Good summer practice should include ordinary but demanding situations: merging onto faster roads, entering and leaving busy parking lots, driving near cyclists and pedestrians, handling glare, reading detours, and deciding when conditions are bad enough to wait. It should also include route planning. A teen who knows where to park, which entrance to use, and when to leave is less likely to make rushed choices at the last second.
Parents and caregivers do not need to turn every drive into a lecture. Short, calm debriefs work better. Ask what felt easy, what felt stressful, and what the driver noticed late. Then choose one skill for the next drive. Over time, those conversations build a driver who can think ahead instead of merely react.

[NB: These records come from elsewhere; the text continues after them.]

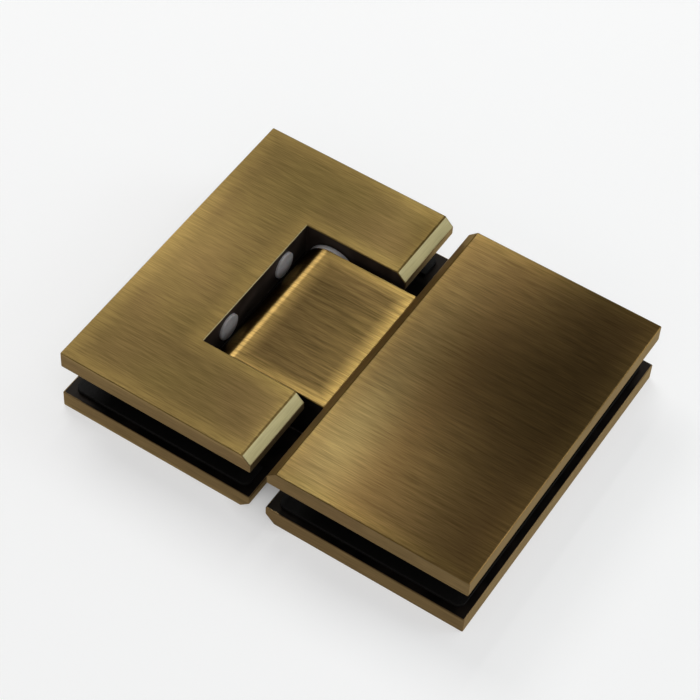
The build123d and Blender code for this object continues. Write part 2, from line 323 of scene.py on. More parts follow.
def number_node(tree, operation, first, second=0.0):
    """A step of arithmetic; each side is a socket or a number."""
    step = tree.nodes.new("ShaderNodeMath")
    step.operation = operation
    for side, value in enumerate((first, second)):
        if isinstance(value, bpy.types.NodeSocket):
            tree.links.new(value, step.inputs[side])
        else:
            step.inputs[side].default_value = value
    return step.outputs["Value"]


# How near a place is to the outline of a rectangle, and to the outer face: where the brass is made lighter,
# partly as wear and partly as painted highlight.
rub_and_highlight_group, given, made = new_group(
    "rubbed edge",
    {
        "Middle": 0.0, "Half Length": 0.03, "Half Width": 0.045,
        "Level": pivot.z * MM, "Half Height": pivot.z * MM, "Reach": 0.006,
    },
    ["Rub"],
)
coordinates = rub_and_highlight_group.nodes.new("ShaderNodeTexCoord")
middle = rub_and_highlight_group.nodes.new("ShaderNodeCombineXYZ")
half = rub_and_highlight_group.nodes.new("ShaderNodeCombineXYZ")
for label, node, axis in (
    ("Middle", middle, "X"), ("Level", middle, "Z"),
    ("Half Length", half, "X"), ("Half Width", half, "Y"), ("Half Height", half, "Z"),
):
    rub_and_highlight_group.links.new(given.outputs[label], node.inputs[axis])
beyond = vector_node(
    rub_and_highlight_group, "SUBTRACT",
    vector_node(
        rub_and_highlight_group, "ABSOLUTE",
        vector_node(rub_and_highlight_group, "SUBTRACT", coordinates.outputs["Object"], middle.outputs["Vector"]),
    ),
    half.outputs["Vector"],
)
parts = rub_and_highlight_group.nodes.new("ShaderNodeSeparateXYZ")
rub_and_highlight_group.links.new(beyond, parts.inputs["Vector"])
flat = vector_node(rub_and_highlight_group, "MULTIPLY", beyond, (1, 1, 0))
outside = vector_node(rub_and_highlight_group, "LENGTH", vector_node(rub_and_highlight_group, "MAXIMUM", flat, (0, 0, 0)))
inside = number_node(
    rub_and_highlight_group, "MINIMUM", number_node(rub_and_highlight_group, "MAXIMUM", parts.outputs["X"], parts.outputs["Y"]), 0.0
)
away = number_node(rub_and_highlight_group, "ABSOLUTE", number_node(rub_and_highlight_group, "ADD", outside, inside))
near = rub_and_highlight_group.nodes.new("ShaderNodeMapRange")
near.interpolation_type = "SMOOTHSTEP"
near.inputs["To Min"].default_value = 1.0
near.inputs["To Max"].default_value = 0.0
rub_and_highlight_group.links.new(away, near.inputs["Value"])
rub_and_highlight_group.links.new(given.outputs["Reach"], near.inputs["From Max"])
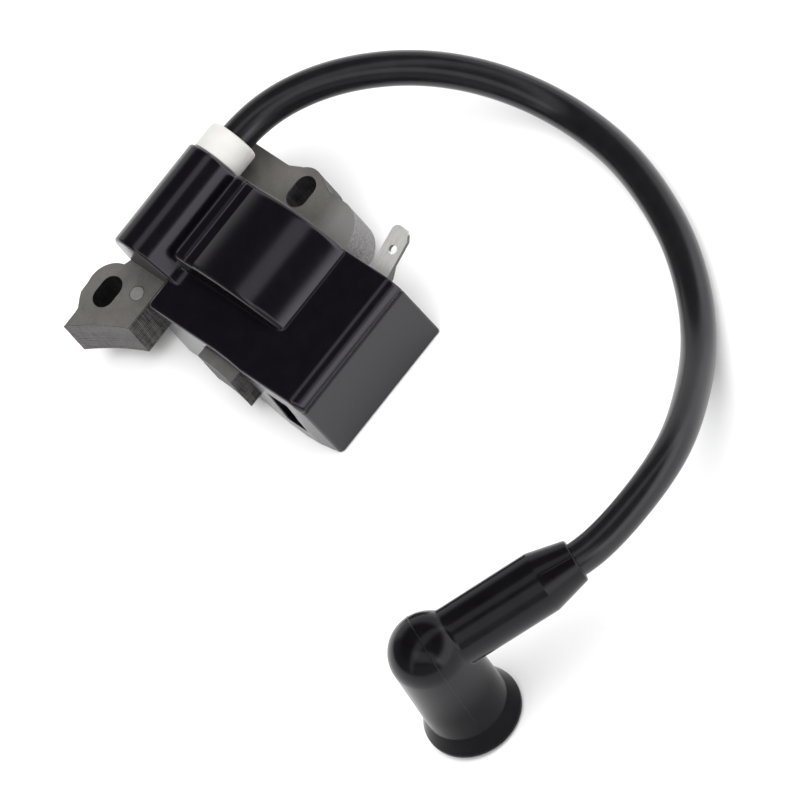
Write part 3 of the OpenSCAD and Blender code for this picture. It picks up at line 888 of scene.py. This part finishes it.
m_film = plastic("film_capacitor", (0.42, 0.17, 0.03), (0.6, 0.3, 0.08), rough=(0.15, 0.3),
                 fine=1500.0, bump=0.00001)
m_pack = plastic("package_black", (0.012, 0.012, 0.013), (0.03, 0.03, 0.032), rough=(0.4, 0.6),
                 fine=4000.0, bump=0.000008)
n = Nodes("resistor")
band = n.math("FRACT", n.math("MULTIPLY", n.xyz()[1], 820.0))
m_res = n.set(color=n.mix(n.ramp(band, [(0.18, 1), (0.22, 0), (0.6, 0), (0.64, 0.6), (0.8, 0.6)]),
                          (0.66, 0.54, 0.36), (0.25, 0.06, 0.02)),
              rough=n.ramp(n.noise(2500.0), [(0.3, 0.25), (0.7, 0.4)]),
              normal=n.bump(n.noise(3000.0), 0.000006))

SLOT_MAT = {"laminated_steel": m_steel, "rivet": m_rivet, "moulded_black": m_box,
            "resin": m_resin, "bobbin": m_bobbin, "copper_wire": m_copper, "fine_wire": m_fine,
            "board": m_board, "film_capacitor": m_film, "package_black": m_pack,
            "resistor": m_res, "tinned": m_tin, "brass_post": m_brass, "bush_white": m_bush,
            "lead_rubber": m_lead, "boot_rubber": m_boot, "spring_steel": m_spring}
for part in frame["record"]["subparts"]:
    if part["node"] in nodes:
        paint(nodes[part["node"]], SLOT_MAT[part["material_slot"]])
for ob, slot in [(winding_box, "moulded_black"), (boot_skin, "boot_rubber"),
                 (boot_seam, "boot_rubber"), (boot_split, "boot_rubber"), (core, "laminated_steel"),
                 (pick, "laminated_steel"), (bush, "bush_white"), (lead, "lead_rubber"),
                 *[(h, "rivet") for h in heads]]:
    paint(ob, SLOT_MAT[slot])

for name, width in (("kill_terminal", 0.00004), ("ground_strip", 0.00006),
                    ("capacitor", 0.0003), ("circuit_board", 0.00005)):
    b = nodes[name].modifiers.new("eased", "BEVEL")
    b.width = width
    b.segments = 2
    b.limit_method = "ANGLE"
    b.angle_limit = math.radians(40)

# ---------------------------------------------------------------- cord
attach(lead, "coil")
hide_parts("lead_jacket")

A Safer Summer Starts Before the Engine Turns On
The best summer driving rules are clear enough to use under pressure. They should cover passengers, nighttime driving, phone storage, seat belts, speed, weather, and what to do when a plan changes. A teen should know that calling for a ride is always better than driving tired, driving upset, riding with someone unsafe, or trying to save face in front of friends.
It also helps to separate freedom from unlimited freedom. A new driver might earn wider boundaries step by step: first familiar daytime routes, then short solo errands, then busier roads, then evening drives with limits. That approach treats driving like any serious skill. More responsibility comes after repeated safe practice, not just after a birthday or a license test.
Summer is not a reason to keep teenagers off the road. It is a reason to take the learning period seriously. A teen who practices in real conditions, limits distractions, respects passenger and night-driving risks, and knows when to pause a trip is not just getting through one season. They are building habits that can last long after summer ends.